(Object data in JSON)

_ _ _ _ _ _ _

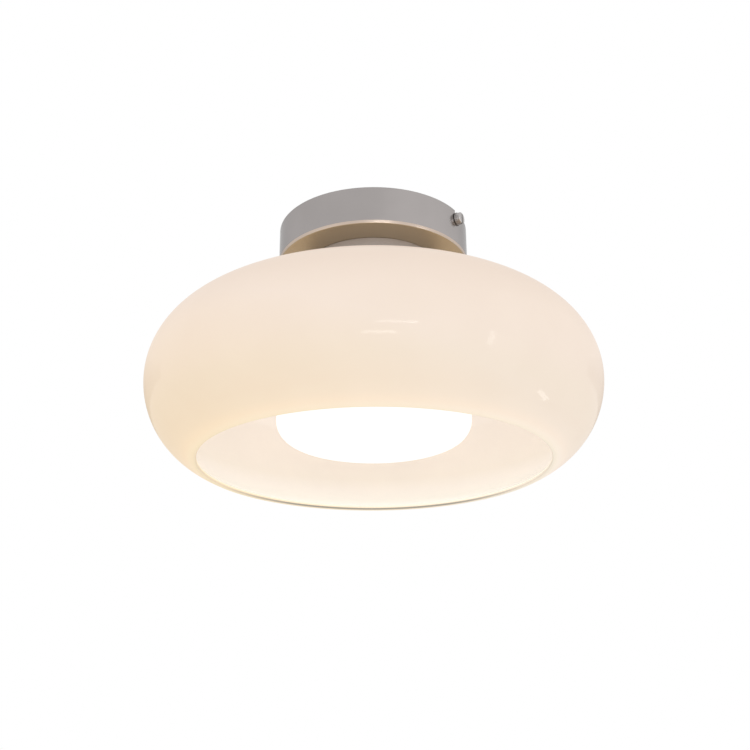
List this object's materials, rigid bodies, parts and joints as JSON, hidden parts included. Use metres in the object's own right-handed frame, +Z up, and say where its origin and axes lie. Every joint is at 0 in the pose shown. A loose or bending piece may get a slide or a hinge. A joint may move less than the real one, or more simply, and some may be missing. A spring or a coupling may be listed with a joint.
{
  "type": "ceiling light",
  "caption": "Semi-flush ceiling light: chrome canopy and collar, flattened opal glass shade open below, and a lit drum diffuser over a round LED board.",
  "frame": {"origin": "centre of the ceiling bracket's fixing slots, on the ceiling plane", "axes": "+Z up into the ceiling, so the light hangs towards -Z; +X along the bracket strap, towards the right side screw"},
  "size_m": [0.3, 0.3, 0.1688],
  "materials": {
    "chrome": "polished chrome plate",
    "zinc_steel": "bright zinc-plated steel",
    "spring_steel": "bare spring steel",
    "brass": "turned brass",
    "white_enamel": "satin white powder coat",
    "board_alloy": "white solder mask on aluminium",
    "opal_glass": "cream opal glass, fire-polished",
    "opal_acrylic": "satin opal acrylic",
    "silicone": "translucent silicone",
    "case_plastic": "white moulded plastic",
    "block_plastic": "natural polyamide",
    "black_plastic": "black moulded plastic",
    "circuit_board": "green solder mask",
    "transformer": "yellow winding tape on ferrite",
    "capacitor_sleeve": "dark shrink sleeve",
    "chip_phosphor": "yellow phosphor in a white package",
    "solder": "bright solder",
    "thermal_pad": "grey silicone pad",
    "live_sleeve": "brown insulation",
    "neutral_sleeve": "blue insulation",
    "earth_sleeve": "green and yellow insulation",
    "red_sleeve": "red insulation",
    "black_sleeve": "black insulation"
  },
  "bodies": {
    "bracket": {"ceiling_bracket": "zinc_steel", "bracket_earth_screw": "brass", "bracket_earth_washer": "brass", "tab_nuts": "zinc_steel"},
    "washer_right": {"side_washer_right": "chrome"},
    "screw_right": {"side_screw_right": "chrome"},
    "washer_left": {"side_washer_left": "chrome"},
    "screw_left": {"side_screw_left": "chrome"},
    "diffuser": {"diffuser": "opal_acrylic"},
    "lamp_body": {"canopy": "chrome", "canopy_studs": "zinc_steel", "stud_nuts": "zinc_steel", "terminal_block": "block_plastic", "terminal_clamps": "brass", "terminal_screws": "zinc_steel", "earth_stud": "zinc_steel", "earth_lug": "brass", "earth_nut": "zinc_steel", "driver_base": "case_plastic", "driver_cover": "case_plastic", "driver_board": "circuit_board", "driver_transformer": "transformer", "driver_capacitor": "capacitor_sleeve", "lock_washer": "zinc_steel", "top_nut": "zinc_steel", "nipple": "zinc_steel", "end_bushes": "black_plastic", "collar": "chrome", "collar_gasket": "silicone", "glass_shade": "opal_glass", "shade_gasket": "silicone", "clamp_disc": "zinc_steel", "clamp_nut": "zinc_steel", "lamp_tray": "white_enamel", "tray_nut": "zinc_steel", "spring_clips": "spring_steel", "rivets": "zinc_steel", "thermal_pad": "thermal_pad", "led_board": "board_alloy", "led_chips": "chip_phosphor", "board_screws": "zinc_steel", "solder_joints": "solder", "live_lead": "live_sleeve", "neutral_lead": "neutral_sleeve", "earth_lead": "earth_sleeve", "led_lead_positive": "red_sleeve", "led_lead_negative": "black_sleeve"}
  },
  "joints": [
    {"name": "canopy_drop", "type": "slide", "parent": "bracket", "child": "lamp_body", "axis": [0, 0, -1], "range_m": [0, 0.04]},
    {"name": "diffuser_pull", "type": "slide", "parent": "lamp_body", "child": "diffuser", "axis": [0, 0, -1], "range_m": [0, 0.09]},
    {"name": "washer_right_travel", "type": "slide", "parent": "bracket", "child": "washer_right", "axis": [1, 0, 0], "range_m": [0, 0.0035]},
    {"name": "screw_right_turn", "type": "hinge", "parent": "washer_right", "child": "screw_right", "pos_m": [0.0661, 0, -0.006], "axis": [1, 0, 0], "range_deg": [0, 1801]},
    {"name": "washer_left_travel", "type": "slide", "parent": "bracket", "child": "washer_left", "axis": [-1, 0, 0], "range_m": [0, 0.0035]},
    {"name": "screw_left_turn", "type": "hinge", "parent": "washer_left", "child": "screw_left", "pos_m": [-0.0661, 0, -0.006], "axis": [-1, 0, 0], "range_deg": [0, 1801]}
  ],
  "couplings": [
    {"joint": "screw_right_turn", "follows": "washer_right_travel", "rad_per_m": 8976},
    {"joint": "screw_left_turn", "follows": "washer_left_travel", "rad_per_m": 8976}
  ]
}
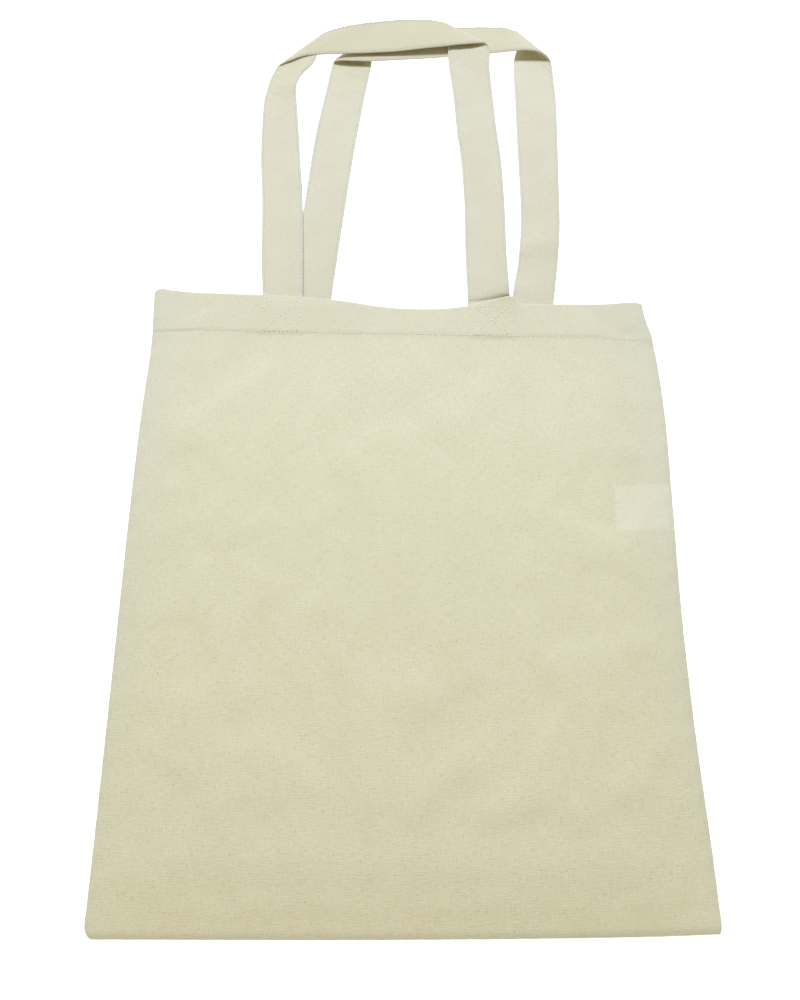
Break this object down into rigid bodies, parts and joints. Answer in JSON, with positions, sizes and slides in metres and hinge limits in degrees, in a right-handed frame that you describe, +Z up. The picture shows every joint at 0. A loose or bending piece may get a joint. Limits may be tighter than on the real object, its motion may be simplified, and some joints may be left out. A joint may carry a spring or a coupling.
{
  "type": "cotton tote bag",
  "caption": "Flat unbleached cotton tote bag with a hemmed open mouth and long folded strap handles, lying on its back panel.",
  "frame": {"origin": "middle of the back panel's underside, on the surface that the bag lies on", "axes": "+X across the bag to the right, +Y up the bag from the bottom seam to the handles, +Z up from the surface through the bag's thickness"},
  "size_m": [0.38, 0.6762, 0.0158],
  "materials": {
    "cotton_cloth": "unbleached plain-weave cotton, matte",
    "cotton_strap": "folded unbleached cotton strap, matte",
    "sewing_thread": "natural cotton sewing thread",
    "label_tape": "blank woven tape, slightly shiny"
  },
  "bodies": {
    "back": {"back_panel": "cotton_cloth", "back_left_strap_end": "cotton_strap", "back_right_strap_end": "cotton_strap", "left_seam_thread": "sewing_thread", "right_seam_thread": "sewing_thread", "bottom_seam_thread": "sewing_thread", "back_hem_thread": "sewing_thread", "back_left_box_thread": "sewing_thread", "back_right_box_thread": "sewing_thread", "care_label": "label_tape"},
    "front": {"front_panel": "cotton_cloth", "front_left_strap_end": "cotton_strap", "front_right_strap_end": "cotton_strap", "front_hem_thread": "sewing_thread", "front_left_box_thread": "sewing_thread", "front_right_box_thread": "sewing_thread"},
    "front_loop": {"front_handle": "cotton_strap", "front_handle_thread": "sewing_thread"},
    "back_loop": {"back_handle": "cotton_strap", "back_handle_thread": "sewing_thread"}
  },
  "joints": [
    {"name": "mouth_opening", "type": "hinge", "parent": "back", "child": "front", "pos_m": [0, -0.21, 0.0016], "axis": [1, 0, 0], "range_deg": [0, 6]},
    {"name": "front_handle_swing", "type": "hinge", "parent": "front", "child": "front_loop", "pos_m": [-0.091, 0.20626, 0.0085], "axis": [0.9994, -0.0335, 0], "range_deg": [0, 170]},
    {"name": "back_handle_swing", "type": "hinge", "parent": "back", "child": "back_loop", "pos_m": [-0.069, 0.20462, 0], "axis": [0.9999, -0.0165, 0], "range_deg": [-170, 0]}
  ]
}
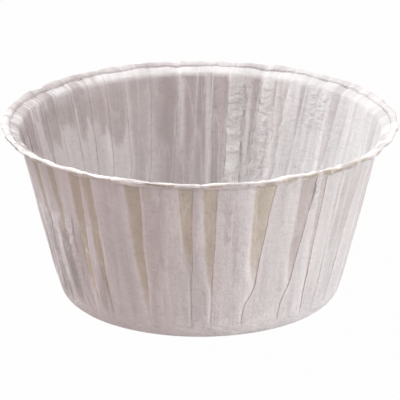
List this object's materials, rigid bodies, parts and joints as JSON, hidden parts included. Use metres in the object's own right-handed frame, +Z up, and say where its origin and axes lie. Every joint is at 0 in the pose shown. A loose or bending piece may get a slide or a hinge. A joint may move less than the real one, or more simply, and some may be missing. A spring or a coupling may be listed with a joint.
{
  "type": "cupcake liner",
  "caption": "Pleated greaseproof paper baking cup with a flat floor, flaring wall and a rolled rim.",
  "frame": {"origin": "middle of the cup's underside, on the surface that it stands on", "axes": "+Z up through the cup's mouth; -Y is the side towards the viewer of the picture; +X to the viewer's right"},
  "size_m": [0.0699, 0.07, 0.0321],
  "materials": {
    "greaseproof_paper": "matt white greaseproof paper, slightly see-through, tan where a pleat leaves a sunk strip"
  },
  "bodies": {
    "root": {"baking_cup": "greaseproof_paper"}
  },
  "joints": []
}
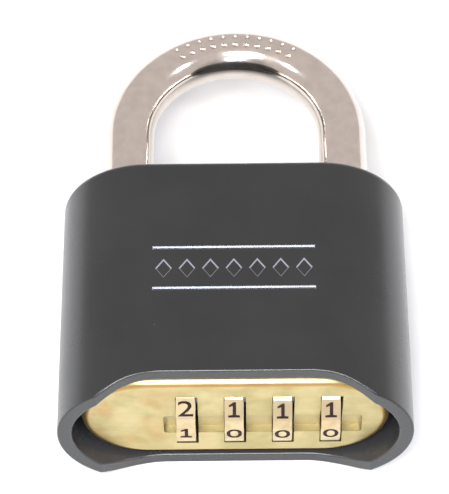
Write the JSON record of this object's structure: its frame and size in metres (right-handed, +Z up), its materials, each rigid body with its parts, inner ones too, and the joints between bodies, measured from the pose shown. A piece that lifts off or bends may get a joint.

_ _ _ _ _ _ _

## Work to complete
Extract each line holding the string "from".

## Solution for this problem
  "frame": {"origin": "middle of the back panel's underside, on the surface that the bag lies on", "axes": "+X across the bag to the right, +Y up the bag from the bottom seam to the handles, +Z up from the surface through the bag's thickness"},
Write the JSON record of this object's structure: its frame and size in metres (right-handed, +Z up), its materials, each rigid body with its parts, inner ones too, and the joints between bodies, measured from the pose shown. A piece that lifts off or bends may get a joint.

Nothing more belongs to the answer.